Exercise objective
Your task is to write out the complete listing exactly as it is shown.

START Data section

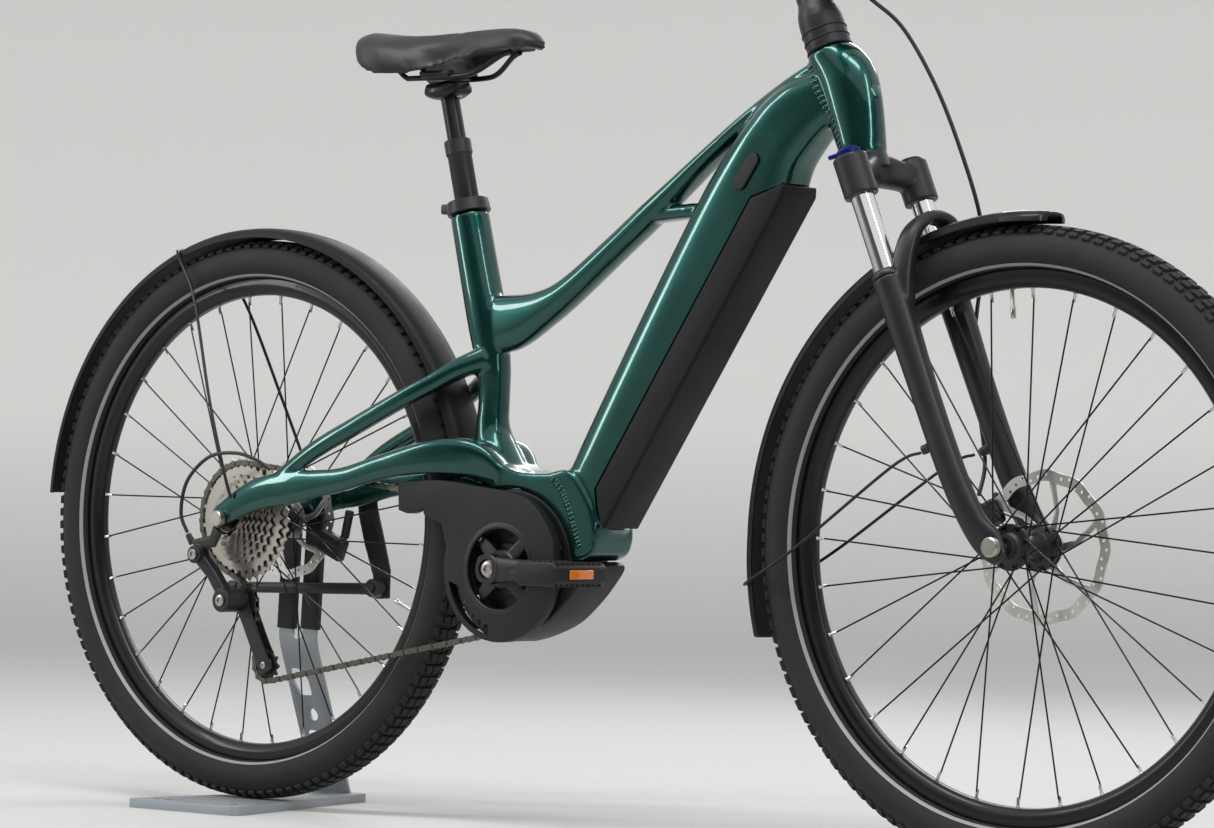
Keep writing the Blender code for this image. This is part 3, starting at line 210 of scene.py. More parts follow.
@dataclass(frozen=True)
class Finish:
    """One real material with the surface it has.

    Attributes:
        name: the material's common name.
        colour: sRGB hex code of its body colour.
        second: sRGB hex code that the pattern mixes in.
        surface: how the surface was made.
        metallic: 0 for plastics and rubber, 1 for bare metal.
        roughness: 0 for a mirror, 1 for chalk.
        coat: strength of a clear lacquer on top.
        grain: size of the pattern in millimetres.
        relief: height of the pattern in millimetres.
        specular: reflection at right angles, 0.5 for most plastics.
    """

    name: str
    colour: str
    second: str
    surface: Surface
    metallic: float = 0.0
    roughness: float = 0.5
    coat: float = 0.0
    grain: float = 1.0
    relief: float = 0.02
    specular: float = 0.5

    def make(self) -> bpy.types.Material:
        """Builds the material's nodes, or returns it if it is already there.

        Returns:
            The material.
        """
        known = bpy.data.materials.get(self.name)
        if known:
            return known
        material = bpy.data.materials.new(self.name)
        material.use_nodes = True
        tree = material.node_tree
        shader = tree.nodes["Principled BSDF"]
        place = add_node(tree, "ShaderNodeTexCoord").outputs["Object"]
        if self.surface is Surface.BRUSHED:
            stretched = add_node(tree, "ShaderNodeMapping", inputs={"Vector": place, "Scale": (1, 8, 1)})
            place = stretched.outputs["Vector"]
        fine = add_node(tree, "ShaderNodeTexNoise",
                        inputs={"Vector": place, "Scale": 1000 / self.grain, "Detail": 3.0,
                                "Roughness": 0.6}).outputs["Fac"]
        broad = add_node(tree, "ShaderNodeTexNoise",
                         inputs={"Vector": place, "Scale": 1000 / 70.0, "Detail": 2.0}).outputs["Fac"]
        pattern = fine
        if self.surface in (Surface.FLAKE, Surface.LEATHERETTE):
            cells = add_node(tree, "ShaderNodeTexVoronoi",
                             inputs={"Vector": place, "Scale": 1000 / self.grain})
            pattern = cells.outputs["Distance"]
        share = add_node(tree, "ShaderNodeMapRange",
                         inputs={"Value": pattern, "From Min": 0.3, "From Max": 0.75,
                                 "To Min": 0.0, "To Max": 0.85}).outputs["Result"]
        colour = add_node(tree, "ShaderNodeMix", {"data_type": "RGBA"},
                          {0: share, 6: linear(self.colour), 7: linear(self.second)}).outputs[2]
        shine = add_node(tree, "ShaderNodeMapRange",
                         inputs={"Value": broad, "From Min": 0.3, "From Max": 0.7,
                                 "To Min": max(0.02, self.roughness - 0.05),
                                 "To Max": min(1.0, self.roughness + 0.06)}).outputs["Result"]
        if self.relief:
            bump = add_node(tree, "ShaderNodeBump",
                            inputs={"Strength": 1.0, "Distance": self.relief * MM, "Height": pattern})
            tree.links.new(bump.outputs["Normal"], shader.inputs["Normal"])
        tree.links.new(colour, shader.inputs["Base Color"])
        tree.links.new(shine, shader.inputs["Roughness"])
        shader.inputs["Metallic"].default_value = self.metallic
        shader.inputs["Specular IOR Level"].default_value = self.specular
        shader.inputs["Coat Weight"].default_value = self.coat
        shader.inputs["Coat Roughness"].default_value = 0.03
        return material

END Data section

Response below
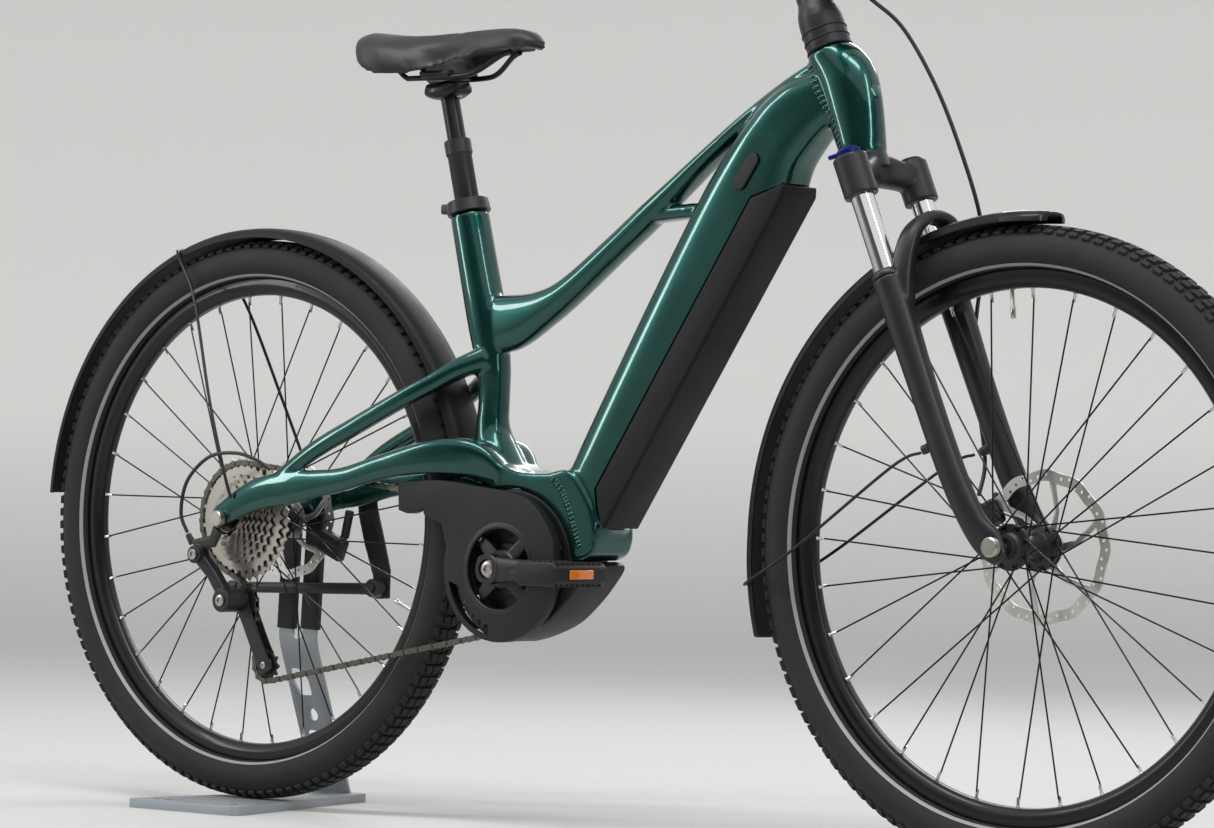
Keep writing the Blender code for this image. This is part 3, starting at line 210 of scene.py. More parts follow.
@dataclass(frozen=True)
class Finish:
    """One real material with the surface it has.

    Attributes:
        name: the material's common name.
        colour: sRGB hex code of its body colour.
        second: sRGB hex code that the pattern mixes in.
        surface: how the surface was made.
        metallic: 0 for plastics and rubber, 1 for bare metal.
        roughness: 0 for a mirror, 1 for chalk.
        coat: strength of a clear lacquer on top.
        grain: size of the pattern in millimetres.
        relief: height of the pattern in millimetres.
        specular: reflection at right angles, 0.5 for most plastics.
    """

    name: str
    colour: str
    second: str
    surface: Surface
    metallic: float = 0.0
    roughness: float = 0.5
    coat: float = 0.0
    grain: float = 1.0
    relief: float = 0.02
    specular: float = 0.5

    def make(self) -> bpy.types.Material:
        """Builds the material's nodes, or returns it if it is already there.

        Returns:
            The material.
        """
        known = bpy.data.materials.get(self.name)
        if known:
            return known
        material = bpy.data.materials.new(self.name)
        material.use_nodes = True
        tree = material.node_tree
        shader = tree.nodes["Principled BSDF"]
        place = add_node(tree, "ShaderNodeTexCoord").outputs["Object"]
        if self.surface is Surface.BRUSHED:
            stretched = add_node(tree, "ShaderNodeMapping", inputs={"Vector": place, "Scale": (1, 8, 1)})
            place = stretched.outputs["Vector"]
        fine = add_node(tree, "ShaderNodeTexNoise",
                        inputs={"Vector": place, "Scale": 1000 / self.grain, "Detail": 3.0,
                                "Roughness": 0.6}).outputs["Fac"]
        broad = add_node(tree, "ShaderNodeTexNoise",
                         inputs={"Vector": place, "Scale": 1000 / 70.0, "Detail": 2.0}).outputs["Fac"]
        pattern = fine
        if self.surface in (Surface.FLAKE, Surface.LEATHERETTE):
            cells = add_node(tree, "ShaderNodeTexVoronoi",
                             inputs={"Vector": place, "Scale": 1000 / self.grain})
            pattern = cells.outputs["Distance"]
        share = add_node(tree, "ShaderNodeMapRange",
                         inputs={"Value": pattern, "From Min": 0.3, "From Max": 0.75,
                                 "To Min": 0.0, "To Max": 0.85}).outputs["Result"]
        colour = add_node(tree, "ShaderNodeMix", {"data_type": "RGBA"},
                          {0: share, 6: linear(self.colour), 7: linear(self.second)}).outputs[2]
        shine = add_node(tree, "ShaderNodeMapRange",
                         inputs={"Value": broad, "From Min": 0.3, "From Max": 0.7,
                                 "To Min": max(0.02, self.roughness - 0.05),
                                 "To Max": min(1.0, self.roughness + 0.06)}).outputs["Result"]
        if self.relief:
            bump = add_node(tree, "ShaderNodeBump",
                            inputs={"Strength": 1.0, "Distance": self.relief * MM, "Height": pattern})
            tree.links.new(bump.outputs["Normal"], shader.inputs["Normal"])
        tree.links.new(colour, shader.inputs["Base Color"])
        tree.links.new(shine, shader.inputs["Roughness"])
        shader.inputs["Metallic"].default_value = self.metallic
        shader.inputs["Specular IOR Level"].default_value = self.specular
        shader.inputs["Coat Weight"].default_value = self.coat
        shader.inputs["Coat Roughness"].default_value = 0.03
        return material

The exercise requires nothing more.